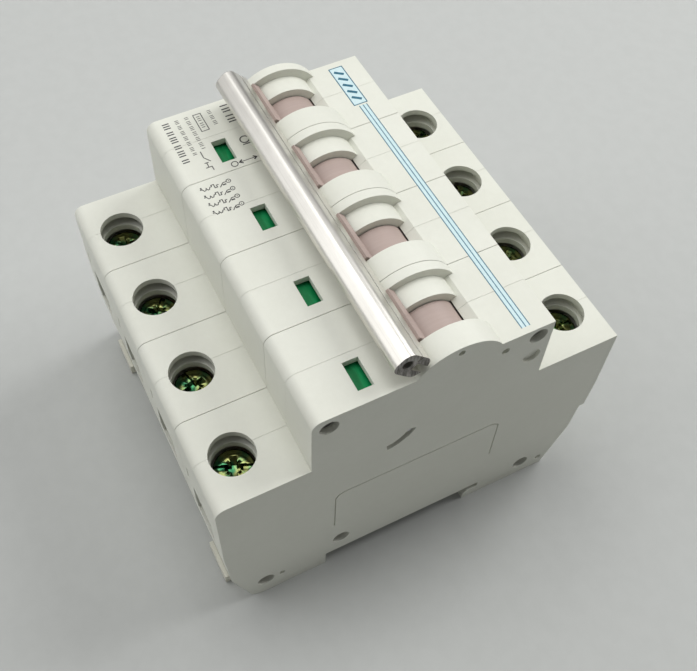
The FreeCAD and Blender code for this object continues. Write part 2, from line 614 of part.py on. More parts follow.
def make_coil(pole):
    """Winding of the magnetic release: rings of round wire on a thin tube."""
    x = f"{pole_x(pole)} + coil_x"
    turns = 6
    first = "coil_start + coil_lead + coil_turn_rad"
    room = "(coil_end - coil_start - 2 * coil_lead - 2 * coil_turn_rad)"
    pieces = []
    for k in range(turns):
        y = f"{first} + {room} * {k} / {turns - 1}"
        pieces.append(ring_y("Turn", x, y, "coil_z", "coil_mid_rad", "coil_turn_rad"))
    outer = cylinder("Wrap", "y", x, first, "coil_z", "coil_mid_rad + coil_wrap", room)
    inner = cylinder("WrapBore", "y", x, "coil_start", "coil_z", "coil_mid_rad - coil_wrap",
                     "coil_end - coil_start")
    pieces.append(cut("WrapTube", outer, inner))
    return fuse("Coil", pieces)


def make_bobbin(pole):
    x = f"{pole_x(pole)} + coil_x"
    tube = cylinder("Tube", "y", x, "coil_start", "coil_z", "coil_mid_rad - coil_turn_rad - 0.05",
                    "coil_end - coil_start")
    near = cylinder("Flange", "y", x, "coil_start", "coil_z", "bobbin_rad", "coil_flange")
    far = cylinder("Flange", "y", x, "coil_end - coil_flange", "coil_z", "bobbin_rad", "coil_flange")
    bore = cylinder("Bore", "y", x, "coil_start - 1", "coil_z", "bobbin_bore", "coil_end - coil_start + 2")
    return cut("Bobbin", fuse("Spool", [tube, near, far]), bore)


def make_yoke(pole):
    """Steel frame round the coil, with a hole for the push pin."""
    x = f"{pole_x(pole)} - yoke_side"
    near = box("Near", x, "coil_start - yoke_plate", "yoke_foot", "yoke_wide", "yoke_plate", "yoke_tall")
    far = box("Far", x, "coil_end", "yoke_foot", "yoke_wide", "yoke_plate", "yoke_tall")
    sole = box("Sole", x, "coil_start - yoke_plate", "yoke_foot", "yoke_wide",
               "coil_end - coil_start + 2 * yoke_plate", "yoke_plate")
    hole = cylinder("Hole", "y", f"{pole_x(pole)} + coil_x", "coil_start - 3", "coil_z",
                    "push_rad + 0.3", "5")
    return cut("Yoke", fuse("Frame", [near, far, sole]), hole)


def make_plunger(pole):
    x = f"{pole_x(pole)} + coil_x"
    core = cylinder("Core", "y", x, "coil_start + plunger_start", "coil_z", "plunger_rad", "plunger_long")
    push = cylinder("Push", "y", x, "push_tip", "coil_z", "push_rad",
                    "coil_start + plunger_start - push_tip + 0.5")
    return fuse("Plunger", [core, push])


def make_bimetal(pole):
    return box("Bimetal", f"{pole_x(pole)} - bimetal_half", "bimetal_y - bimetal_thick / 2", "bimetal_foot",
               "2 * bimetal_half", "bimetal_thick", "bimetal_top - bimetal_foot")


def make_braid(pole):
    """Flexible braid between the release strip and the contact arm."""
    x = f"{pole_x(pole)} - braid_side"
    face = "bimetal_y + bimetal_thick / 2"
    tail = box("Tail", x, face, "braid_z", "braid_reach", "braid_wide", "braid_thick")
    run = box("Run", x, face, "braid_z", "braid_wide", "braid_long", "braid_thick")
    return fuse("Braid", [tail, run])


def make_arc_chute(pole):
    """Splitter plates and the two fibre cheeks that hold them."""
    middle = pole_x(pole)
    plates = []
    for k in range(SIZES["plate_count"]):
        y = f"plate_first + plate_pitch * {k}"
        plates.append(box("Splitter", f"{middle} - plate_half", y, "chute_floor", "2 * plate_half", "plate_thick",
                          "chute_top - chute_floor"))
    length = "plate_pitch * (plate_count - 1) + plate_thick"
    cheeks = [box("Cheek", f"{middle} {side}", "plate_first", "chute_floor", "cheek_thick", length,
                  "chute_top - chute_floor") for side in ("- cheek_inner - cheek_thick", "+ cheek_inner")]
    return plates, cheeks


# ---------------------------------------------------------------- terminals

def make_screw(node, pole, screw_y):
    """Captive terminal screw with a combined cross and slot recess."""
    x, y = f"{pole_x(pole)} + screw_x", screw_y
    head = cylinder("Head", "z", x, y, "head_top - head_thick", "head_rad", "head_thick")
    shank = cylinder("Shank", "z", x, y, "shank_foot", "shank_rad", "head_top - shank_foot - 1")
    slot = box("Slot", f"{x} - head_rad", f"{y} - recess_half", "head_top - recess_slot_deep",
               "2 * head_rad", "2 * recess_half", "recess_slot_deep + 1")
    cross = box("Cross", f"{x} - recess_half", f"{y} - recess_cross_half", "head_top - recess_cross_deep",
                "2 * recess_half", "2 * recess_cross_half", "recess_cross_deep + 1")
    return keep(cut(node, fuse("Screw", [head, shank]), fuse("Recess", [slot, cross])), node)


def make_screw_guide(pole, side):
    """Plate held between the two shells over a screw's head, with a hole for the driver."""
    start = "-guide_out" if side == "load" else "guide_in"
    plate = box("GuidePlate", f"{pole_x(pole)} - pole_width / 2 + side_wall", start, "guide_foot",
                "pole_width - 2 * side_wall", "guide_out - guide_in", "guide_thick")
    hole = cylinder("GuideHole", "z", f"{pole_x(pole)} + screw_x", f"{side}_screw_y", "guide_foot - 1",
                    "well_rad - guide_gap", "guide_thick + 2")
    return cut("ScrewGuide", plate, hole)


def make_cage(node, pole, screw_y):
    """Clamp cage: a square steel ring that the screw draws up against the strap."""
    body = new_body(node)
    ring = rectangle("-cage_half_x", "cage_foot", "cage_half_x", "cage_top")
    room = rectangle("-cage_half_x + cage_wall", "cage_foot + cage_wall", "cage_half_x - cage_wall",
                     "cage_top - cage_wall - 0.3")
    sketch = new_sketch(body, "XZ_Plane", "-cage_half_y")
    add_outline(sketch, ring)
    add_outline(sketch, room)
    extrude(body, "Pad", sketch, "2 * cage_half_y")
    pocket_down(body, "cage_top", "cage_wall + 0.3", circles=[("0", "0", "shank_rad + running")])
    place(body, f"{pole_x(pole)} + screw_x", screw_y)
    return keep(body, node)


# ---------------------------------------------------------------- rail clips, pins, rivets, springs

def make_clip(node, pole):
    """Rail clip with a pull tab at its outer end and a bevelled latch tip."""
    body = new_body(node)
    top, tab_top = "clip_foot + clip_thick", "clip_foot + clip_tab_thick"
    side = [("clip_outer", "clip_foot"), ("clip_tip - 0.6", "clip_foot"), ("clip_tip", "clip_foot + 0.6"),
            ("clip_tip", "clip_foot + 1.5"), ("clip_tip - 1.2", top), ("clip_outer + 5", top),
            ("clip_outer + 4.4", tab_top), ("clip_outer + 0.8", tab_top),
            ("clip_outer + 0.8", "clip_foot + 2.5"), ("clip_outer", "clip_foot + 2.5")]
    pad_x(body, "-clip_half", "clip_half", [side])
    pocket_down(body, top, "8", [rectangle("-bay_half", "bay_load", "bay_half", "bay_line")])
    pocket_down(body, top, "8", [rectangle("-tab_slot_half", "clip_outer + tab_slot_from", "tab_slot_half",
                                           "clip_outer + tab_slot_to")])
    place(body, pole_x(pole))
    return keep(body, node)


def make_clip_spring(pole):
    """Coil spring between the clip and the stop in its channel."""
    x, z = pole_x(pole), "clip_foot + clip_spring_z"
    turns = 7
    pieces = [ring_y("Turn", x, f"clip_spring_y + {k} * clip_spring_long / {turns - 1}", z,
                     "clip_spring_rad", "clip_spring_wire") for k in range(turns)]
    core = cylinder("Core", "y", x, "clip_spring_y", z, "clip_wrap_out", "clip_spring_long")
    bore = cylinder("CoreBore", "y", x, "clip_spring_y - 1", z, "clip_wrap_in", "clip_spring_long + 2")
    pieces.append(cut("Wrap", core, bore))
    return fuse("ClipSpring", pieces)


def make_pivot_pins(pole):
    middle = pole_x(pole)
    spots = (("pivot_y", "pivot_z", "axle_rad"), ("arm_pivot_y", "arm_pivot_z", "pin_rad"),
             ("trip_y", "trip_z", "pin_rad"))
    pins = [cylinder("PivotPin", "x", f"{middle} - pin_half", y, z, radius, "2 * pin_half") for y, z, radius in spots]
    pins.append(cylinder("FlagPin", "x", f"{middle} + flag_pin_x", "flag_y", "flag_z", "pin_rad",
                         "flag_pin_long"))
    return pins


def make_rivets():
    """Hollow rivets through all eight shells, sunk below both outer sides."""
    rivets = []
    start = "-2 * pole_pitch + rivet_sink"
    length = "4 * pole_pitch - 2 * rivet_sink"
    for y, z in RIVETS.values():
        shank = cylinder("RivetShank", "x", start, str(y), str(z), "rivet_rad", length)
        bore = cylinder("RivetBore", "x", f"{start} - 1", str(y), str(z), "rivet_bore", f"{length} + 2")
        rivets.append(cut("Rivet", shank, bore))
    return group("rivets", rivets)


def make_torsion_spring(name, pole, start, y, z, inner, wide, leg_y, leg_z):
    """Torsion spring on a pin: a close coil with one straight leg."""
    x = f"{pole_x(pole)} + {start}"
    outer = cylinder("Coil", "x", x, y, z, f"{inner} + torsion_wire", wide)
    bore = cylinder("CoilBore", "x", f"{x} - 1", y, z, inner, f"{wide} + 2")
    leg = box("Leg", x, f"{y} + {leg_y}", f"{z} + {leg_z}", "torsion_wire", "torsion_wire", "torsion_leg")
    return fuse(name, [cut("CoilTube", outer, bore), leg])


# ---------------------------------------------------------------- the assembly

for pole in POLES:
    make_shells(pole)
    make_toggle(pole)
    make_contact_arm(pole)
    make_flag(pole)
    for side in ("line", "load"):
        make_screw(f"{side}_screw_{pole}", pole, f"{side}_screw_y")
        make_cage(f"{side}_cage_{pole}", pole, f"{side}_screw_y")
group("screw_guides", [make_screw_guide(pole, side) for pole in POLES for side in ("line", "load")])
make_tie_bar()
make_toggle_links()
make_trip_levers()
make_trip_pin()
make_rivets()
make_clip("din_clip_1", 1)
make_clip("din_clip_2", 4)
group("clip_springs", [make_clip_spring(pole) for pole in (1, 4)])
group("pivot_pins", [pin for pole in POLES for pin in make_pivot_pins(pole)])
group("magnet_plungers", [make_plunger(pole) for pole in POLES])
group("trip_coils", [make_coil(pole) for pole in POLES])
group("coil_bobbins", [make_bobbin(pole) for pole in POLES])
group("coil_yokes", [make_yoke(pole) for pole in POLES])
group("bimetals", [make_bimetal(pole) for pole in POLES])
group("braids", [make_braid(pole) for pole in POLES])
chutes = [make_arc_chute(pole) for pole in POLES]
group("arc_plates", [plate for plates, _ in chutes for plate in plates])
group("arc_frames", [cheek for _, cheeks in chutes for cheek in cheeks])
group("line_straps", [make_strap(pole, "line") for pole in POLES])
group("load_straps", [make_strap(pole, "load") for pole in POLES])
group("fixed_contacts", [make_fixed_contact(pole) for pole in POLES])
group("contact_springs", [make_torsion_spring("ContactSpring", pole, "(-4.3)", "arm_pivot_y", "arm_pivot_z",
                                              "1.0", "1.8", "1.1", "0") for pole in POLES])
group("toggle_springs", [make_torsion_spring("ToggleSpring", pole, "4.3", "pivot_y", "pivot_z",
                                             "1.2", "2.4", "1.3", "(-5)") for pole in POLES])
doc.recompute()

broken = [item.Label for item in doc.Objects if "Invalid" in item.State or "Error" in item.State]
if broken:
    raise RuntimeError(f"these objects failed: {broken}")

os.makedirs("parts", exist_ok=True)
for node, thing in nodes.items():
    shape = thing.Shape
    if shape.isNull() or not shape.isValid():
        raise RuntimeError(f"{node} has no valid shape")
    shape.exportStep(f"parts/{node}.step")
    box_of = shape.optimalBoundingBox(False)
    print(f"{node}: {len(shape.Solids)} solid(s), {shape.Volume:.1f} mm3, "
          f"x {box_of.XMin:.2f} {box_of.XMax:.2f} y {box_of.YMin:.2f} {box_of.YMax:.2f} "
          f"z {box_of.ZMin:.2f} {box_of.ZMax:.2f}")
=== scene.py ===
import json
import math

import bmesh
import bpy
from mathutils import Matrix, Vector

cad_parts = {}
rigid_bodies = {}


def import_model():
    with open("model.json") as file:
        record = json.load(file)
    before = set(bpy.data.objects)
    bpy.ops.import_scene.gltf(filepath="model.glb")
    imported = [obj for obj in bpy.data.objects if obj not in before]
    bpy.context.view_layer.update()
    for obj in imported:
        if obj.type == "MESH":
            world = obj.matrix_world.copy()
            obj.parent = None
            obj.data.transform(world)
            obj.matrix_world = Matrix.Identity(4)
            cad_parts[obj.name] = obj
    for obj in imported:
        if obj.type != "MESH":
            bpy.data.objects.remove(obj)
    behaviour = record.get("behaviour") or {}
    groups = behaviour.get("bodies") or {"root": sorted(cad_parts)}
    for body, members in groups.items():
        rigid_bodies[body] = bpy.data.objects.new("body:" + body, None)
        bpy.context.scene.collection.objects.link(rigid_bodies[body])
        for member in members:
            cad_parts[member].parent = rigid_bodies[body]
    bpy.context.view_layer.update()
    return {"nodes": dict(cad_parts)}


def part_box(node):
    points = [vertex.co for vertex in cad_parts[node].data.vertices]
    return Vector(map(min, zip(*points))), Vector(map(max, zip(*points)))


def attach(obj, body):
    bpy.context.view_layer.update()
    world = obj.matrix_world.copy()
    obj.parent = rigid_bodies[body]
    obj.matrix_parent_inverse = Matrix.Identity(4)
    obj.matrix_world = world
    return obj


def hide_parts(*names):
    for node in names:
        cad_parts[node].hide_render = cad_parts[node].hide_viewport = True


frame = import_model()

# ------------------------------------------------------------------ moulded shells
# Every pole is a base and a cover, moulded in warm off-white glass-filled polyamide,
# with guide plates of the same plastic over its screws. The tool leaves a fine
# spark-eroded grain, the melt faint cloudy shading, and handling rubs the edges smooth.

nodes = frame["nodes"]
POLES = (1, 2, 3, 4)
MM = 0.001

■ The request
Return exactly the lines from the line that has "broken = [item.Label" to the line that has "zip(*points))), Vector(map(max, zip(*points)))", both of them included.

■ Written response
broken = [item.Label for item in doc.Objects if "Invalid" in item.State or "Error" in item.State]
if broken:
    raise RuntimeError(f"these objects failed: {broken}")

os.makedirs("parts", exist_ok=True)
for node, thing in nodes.items():
    shape = thing.Shape
    if shape.isNull() or not shape.isValid():
        raise RuntimeError(f"{node} has no valid shape")
    shape.exportStep(f"parts/{node}.step")
    box_of = shape.optimalBoundingBox(False)
    print(f"{node}: {len(shape.Solids)} solid(s), {shape.Volume:.1f} mm3, "
          f"x {box_of.XMin:.2f} {box_of.XMax:.2f} y {box_of.YMin:.2f} {box_of.YMax:.2f} "
          f"z {box_of.ZMin:.2f} {box_of.ZMax:.2f}")
=== scene.py ===
import json
import math

import bmesh
import bpy
from mathutils import Matrix, Vector

cad_parts = {}
rigid_bodies = {}


def import_model():
    with open("model.json") as file:
        record = json.load(file)
    before = set(bpy.data.objects)
    bpy.ops.import_scene.gltf(filepath="model.glb")
    imported = [obj for obj in bpy.data.objects if obj not in before]
    bpy.context.view_layer.update()
    for obj in imported:
        if obj.type == "MESH":
            world = obj.matrix_world.copy()
            obj.parent = None
            obj.data.transform(world)
            obj.matrix_world = Matrix.Identity(4)
            cad_parts[obj.name] = obj
    for obj in imported:
        if obj.type != "MESH":
            bpy.data.objects.remove(obj)
    behaviour = record.get("behaviour") or {}
    groups = behaviour.get("bodies") or {"root": sorted(cad_parts)}
    for body, members in groups.items():
        rigid_bodies[body] = bpy.data.objects.new("body:" + body, None)
        bpy.context.scene.collection.objects.link(rigid_bodies[body])
        for member in members:
            cad_parts[member].parent = rigid_bodies[body]
    bpy.context.view_layer.update()
    return {"nodes": dict(cad_parts)}


def part_box(node):
    points = [vertex.co for vertex in cad_parts[node].data.vertices]
    return Vector(map(min, zip(*points))), Vector(map(max, zip(*points)))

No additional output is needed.